I have a question on GOTO sequence operator. I am reproducing an example given on Page no. 41 of the “System Verilog Assertions Handboook 4th edition by Ben Cohen” as follows:
a|-> a[-> 1] //is equivalent to
a|-> !a[*0:$] ## 1 a;//same as
a|-> (!a[*0] ##1 a) or (!a[*1] ## 1 a) or (!a[*2] ## 1 a) … (!a[*n] ## 1 a);
however, !a[*0] ##1 a is equivalent to “a”. Thus ,
a |-> a; //final equivalence, which is not the intended property.
**I am not clear how the statement
a|-> (!a[*0] ##1 a) or (!a[*1] ## 1 a) or (!a[*2] ## 1 a) … (!a[*n] ## 1 a);
**
is equivalent to a|->a
What happens to all the or terms after the first term?
Can anyone help me to understand this.
Also statement a|->a will be same as
a |-> 1 since if a is true then in the same clock a also occurs!
In reply to puranik.sunil@tcs.com:
a|-> a[-> 1] says that if at sampling time t a==1 then anytime between now (time t because of the overlapping implication operator) or at any time in future sampling events a==1.
Thus, if a==1 at time t the consequent evaluates the value of “a” at the current sampling time, and WOW a IS equal to 1.

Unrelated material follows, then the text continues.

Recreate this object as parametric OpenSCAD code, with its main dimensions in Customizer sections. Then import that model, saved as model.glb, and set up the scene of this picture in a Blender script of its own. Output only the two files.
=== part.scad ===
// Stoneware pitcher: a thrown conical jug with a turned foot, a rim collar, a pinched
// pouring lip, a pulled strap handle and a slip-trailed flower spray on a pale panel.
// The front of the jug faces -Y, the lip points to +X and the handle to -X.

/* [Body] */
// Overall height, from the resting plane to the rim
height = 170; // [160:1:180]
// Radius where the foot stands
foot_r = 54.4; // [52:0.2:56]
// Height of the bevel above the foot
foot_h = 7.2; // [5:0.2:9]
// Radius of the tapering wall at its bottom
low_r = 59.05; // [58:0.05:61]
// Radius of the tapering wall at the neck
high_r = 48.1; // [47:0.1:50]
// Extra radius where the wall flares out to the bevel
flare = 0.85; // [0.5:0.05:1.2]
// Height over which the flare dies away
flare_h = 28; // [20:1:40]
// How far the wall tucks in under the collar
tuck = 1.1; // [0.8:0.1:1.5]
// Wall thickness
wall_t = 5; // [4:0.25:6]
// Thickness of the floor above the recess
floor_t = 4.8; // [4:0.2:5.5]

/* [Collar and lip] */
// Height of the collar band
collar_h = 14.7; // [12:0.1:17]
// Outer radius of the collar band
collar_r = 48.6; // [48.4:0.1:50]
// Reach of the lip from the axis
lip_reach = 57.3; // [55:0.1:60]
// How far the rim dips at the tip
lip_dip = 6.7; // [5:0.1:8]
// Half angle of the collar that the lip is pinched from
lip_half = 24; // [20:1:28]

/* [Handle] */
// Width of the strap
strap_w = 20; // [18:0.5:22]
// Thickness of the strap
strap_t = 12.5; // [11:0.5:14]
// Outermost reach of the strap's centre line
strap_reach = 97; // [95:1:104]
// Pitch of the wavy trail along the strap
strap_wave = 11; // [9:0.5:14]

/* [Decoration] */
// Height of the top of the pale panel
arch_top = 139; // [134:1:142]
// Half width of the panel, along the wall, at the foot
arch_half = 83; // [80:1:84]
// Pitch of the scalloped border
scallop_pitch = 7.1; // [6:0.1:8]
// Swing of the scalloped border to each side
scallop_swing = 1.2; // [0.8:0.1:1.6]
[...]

// ON "I am not clear how the statement"
a|-> (!a[*0] ##1 a) or (!a[*1] ## 1 a) or (!a[*2] ## 1 a) ... (!a[*n] ## 1 a);
// <----------->
a |-> a // because of rules of the repeat operator
// if a==1 then a |-> a if true, the assertion completes as success
// The same can be said about
ap_a1: assert property(@ (posedge clk) a |-> 1 ); // because
//it will simulate the same as
ap2: assert property(@ (posedge clk) a|-> !a[*0:$] ## 1 a);
//
// Note: To express the notion that "if a, then another a at some time in the future
a |=> strong(a[->1]); // OK
a |-> strong(##[1:$] a);